The earliest mention of the church at Areley is probably Lazamon's reference, circa 1200, to the noble church upon the Severn's bank at 'Ernleie.' In 1291 it was taxed at £5 13s. 4d., as the 'chapel of Arleia,' (fn. 27) and it was still looked upon as a dependent chapel of Martley in the middle of the 17th century, (fn. 28) the advowson always belonging to the rectors of Martley. (fn. 29) The date at which Areley Kings became parochial is not known, but probably its dependence on the mother church consisted merely of a money payment even in the 14th century, for it is called a church in 1340, (fn. 30) and is returned as a separate rectory in 1535, when an annual pension of 6s. 8d. was paid to the parish church of Martley by the rector. (fn. 31)

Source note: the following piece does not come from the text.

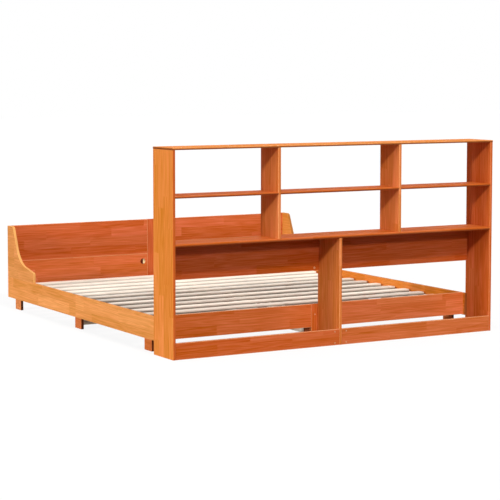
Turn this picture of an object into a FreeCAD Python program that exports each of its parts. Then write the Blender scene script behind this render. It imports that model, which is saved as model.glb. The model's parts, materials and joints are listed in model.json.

At the Dissolution the yearly value of a parcel of land given for the maintenance of certain masses at Areley known as St. Catherine's Masses was 5s. (fn. 32) A grant was made to Cecily Pickerell, widow, and her heirs, on 6 February 1563, among other premises given to superstitious uses, of a cottage in Dunley. (fn. 33)
The funds of certain of the charities mentioned on the church table were expended in or about the year 1810 in the erection of cottages on the waste for decayed labourers, and the funds of other charities were lost through the insolvency of the holder thereof. The official trustees, however, hold the funds of the following charities, namely:
The Church Lands, or the Pound Farm Charity, (fn. 34) consist of a piece of freehold land containing 6 a. 3 r. and a house at Astley Cross, let at £15 a year, which is applied towards general church expenses.